Palais Garnier, Opera de Paris: in 1964 a new ceiling painted by Marc Chagall was installed on a removable frame over the original. It depicts scenes from operas by 14 composers.(Image credit: Ninara from Helsinki, Finland, CC BY 2.0 , via Wikimedia Commons).
P.S. Alas, there was no mention of Chagall's uncle playing his fiddle on the roof (he must have mentioned this somewhere else in later years), so I had to console myself with the description of the same uncle playing fiddle like a shoemaker (aka badly) and his father (Chagall's grandfather) listening, and with the charming story of everybody looking for his grandfather, who went missing from the holiday celebration, only to find him quietly sitting on a rooftop, munching on a carrot and enjoying the good weather.

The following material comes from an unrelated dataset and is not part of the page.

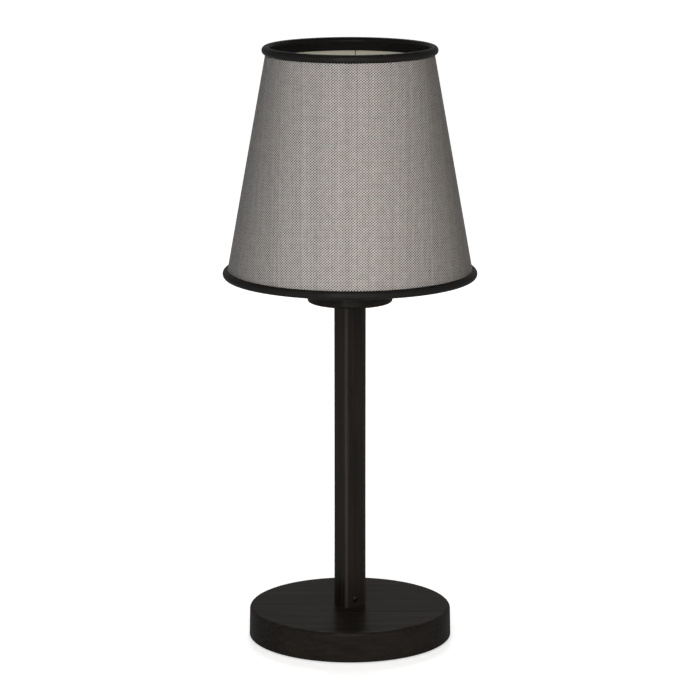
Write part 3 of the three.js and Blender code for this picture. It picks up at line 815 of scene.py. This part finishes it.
def add_lampholder():
    outer, bottom, top = cap_high.x, cap_low.z, cap_high.z
    inner = outer - CAP_WALL
    ledge = bottom + CAP_LEDGE_HEIGHT
    ledge_inner = inner - CAP_LEDGE_WIDTH
    hub = BOLT_HOLE + HUB_WALL
    hub_top = bottom + HUB_HEIGHT
    cap = turned(
        (BOLT_HOLE, bottom, SOFT), (outer, bottom, CAP_FOOT_ROUND), (outer, top, SOFT),
        (inner, top, EASED), (inner, ledge), (ledge_inner, ledge, EASED),
        (ledge_inner, bottom + CAP_FLOOR), (hub, bottom + CAP_FLOOR), (hub, hub_top, EASED),
        (BOLT_HOLE, hub_top, EASED),
    )
    piece("lampholder_cap", cap, black_plastic, "stand", "black_plastic", "holder_cap")

    boss_foot = insert_high.z - BOSS_HEIGHT
    insert = turned(
        (0, insert_low.z), (insert_high.x, insert_low.z, SOFT), (insert_high.x, boss_foot, SOFT),
        (BOSS_RADIUS, boss_foot, EASED), (BOSS_RADIUS, insert_high.z, SOFT), (0, insert_high.z),
        closed=False, steps=SMALL_STEPS,
    )
    piece("lampholder_insert", insert, ceramic, "stand", "ceramic", "holder_insert")

    top = shell_high.z
    flange_top = collar_low.z - PLATE_THICKNESS - 2 * SEAT_GAP
    flange_bottom = flange_top - SHELL_FLANGE_THICKNESS
    sleeve_bottom = top - SLEEVE_DEPTH
    skirt_root = SKIRT_RADIUS - SKIRT_THREAD_DEPTH
    sleeve_root = SLEEVE_BORE + LAMP_THREAD_DEPTH
    brow_foot = top - RIM_CHAMFER
    skirt_thread = wound(
        skirt_root, SKIRT_RADIUS, flange_top, brow_foot, SKIRT_THREAD_PITCH, SKIRT_THREAD_ROUND
    )
    lamp_thread = wound(
        sleeve_root, SLEEVE_BORE, sleeve_bottom, brow_foot, LAMP_THREAD_PITCH, SLEEVE_THREAD_ROUND
    )
    shell = together(skirt_thread, lamp_thread)
    between = (SLEEVE_RADIUS + SKIRT_RADIUS - SKIRT_WALL) / 2
    outer_top = rim(shell, brow_foot, outside=between)
    inner_top = rim(shell, brow_foot, inside=between)
    brow = carried(shell, outer_top, (skirt_root, top), (sleeve_root, top))
    bmesh.ops.bridge_loops(shell, edges=brow + inner_top)
    skirt_inner = SKIRT_RADIUS - SKIRT_WALL
    web = flange_top - SEAT_GAP
    collar_inner = SHELL_COLLAR_RADIUS - SHELL_COLLAR_WALL
    foot = carried(
        shell, rim(shell, sleeve_bottom, inside=between), (SLEEVE_RADIUS, sleeve_bottom),
        (SLEEVE_RADIUS, top - RIM_THICKNESS), (skirt_inner, top - RIM_THICKNESS), (skirt_inner, web),
        (collar_inner, web), (collar_inner, shell_low.z), (SHELL_COLLAR_RADIUS, shell_low.z),
        (SHELL_COLLAR_RADIUS, flange_bottom), (shell_high.x - SOFT, flange_bottom),
        (shell_high.x, flange_bottom + SOFT), (shell_high.x, flange_top - SOFT),
        (shell_high.x - SOFT, flange_top),
    )
    flange_rim = rim(shell, flange_top, inside=SKIRT_RADIUS + RADIUS_WITHIN)
    bmesh.ops.bridge_loops(shell, edges=foot + flange_rim)
    piece(
        "lampholder_shell", sealed(shell), black_plastic, "stand", "black_plastic", "holder_shell",
        even=False,
    )


def add_collar():
    """The ribbed ring nut."""
    bottom, top = collar_low.z, collar_high.z
    flange_top = bottom + COLLAR_FLANGE_THICKNESS
    ring = turned(
        (COLLAR_BORE, bottom, EASED), (collar_high.x, bottom, SOFT), (collar_high.x, flange_top, SOFT),
        (COLLAR_WALL_RADIUS, flange_top), (COLLAR_WALL_RADIUS, top, COLLAR_BROW_ROUND),
        (COLLAR_BORE, top, SOFT), steps=COLLAR_RIBS * COLLAR_RIB_FACETS,
    )
    middle = (flange_top + top) / 2
    groove = 1 / COLLAR_RIB_FACETS
    ribs = []
    for face in ring.faces:
        centre = face.calc_center_median()
        on_wall = centre.z > flange_top and abs(centre.xy.length - COLLAR_WALL_RADIUS) < RADIUS_WITHIN
        share = (math.atan2(centre.y, centre.x) / math.tau * COLLAR_RIBS) % 1
        if on_wall and abs(centre.z - middle) < middle - flange_top and groove < share < 1 - groove:
            ribs.append(face)
    grown = bmesh.ops.extrude_face_region(ring, geom=ribs)["geom"]
    bmesh.ops.delete(ring, geom=ribs, context="FACES_ONLY")
    for vert in (item for item in grown if isinstance(item, bmesh.types.BMVert)):
        vert.co.xy = vert.co.xy.normalized() * COLLAR_RIB_RADIUS
    piece("clamp_collar", sealed(ring), black_plastic, "collar", "black_plastic", "shade_collar")


def bent_wire(route, bend):
    """A round wire in the XZ plane through a few points, bent to a radius at each corner."""
    points = [Vector((x, 0, z)) for x, z in route]
    shape = bmesh.new()
    facing = (points[1] - points[0]).to_track_quat("Z", "Y").to_matrix().to_4x4()
    bmesh.ops.create_circle(
        shape, cap_ends=True, segments=WIRE_SIDES, radius=WIRE_RADIUS,
        matrix=Matrix.Translation(points[0]) @ facing,
    )
    ring = shape.edges[:]
    here = points[0]

    def drawn_to(ring, here, there):
        grown = bmesh.ops.extrude_edge_only(shape, edges=ring)["geom"]
        moved = [item for item in grown if isinstance(item, bmesh.types.BMVert)]
        bmesh.ops.translate(shape, vec=there - here, verts=moved)
        return [item for item in grown if isinstance(item, bmesh.types.BMEdge)]

    for before, corner, after in zip(points, points[1:], points[2:]):
        heading, leaving = (corner - before).normalized(), (after - corner).normalized()
        angle = heading.angle(leaving)
        axis = heading.cross(leaving).normalized()
        start = corner - heading * bend * math.tan(angle / 2)
        ring = drawn_to(ring, here, start)
        centre = start + axis.cross(heading) * bend
        swept = bmesh.ops.spin(
            shape, geom=ring, cent=centre, axis=axis, dvec=(0, 0, 0), angle=angle,
            steps=ARM_BEND_STEPS, use_merge=False,
        )["geom_last"]
        ring = [item for item in swept if isinstance(item, bmesh.types.BMEdge)]
        here = corner + leaving * bend * math.tan(angle / 2)
    ring = drawn_to(ring, here, points[-1])
    bmesh.ops.edgeloop_fill(shape, edges=ring)
    return sealed(shape)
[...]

По субботам дядя Hex надевал плохонький талес и читал вслух Писание. Он играл на скрипке. Играл как сапожник. Дед любил задумчиво слушать его. Один Рембрандт мог бы постичь, о чем думал этот старец — мясник, торговец, кантор, — слушая, как сын играет на скрипке перед окном, заляпанным дождевыми брызгами и следами жирных пальцев.
А еще мама рассказывала мне о своем отце, моем дедушке из Лиозно. Или, может, мне это приснилось. Был праздник: Суккот или Симхас-Тора. Деда ищут, он пропал. Где, да где же он? Оказывается, забрался на крышу, уселся на трубу и грыз морковку, наслаждаясь хорошей погодкой. Чудная картина.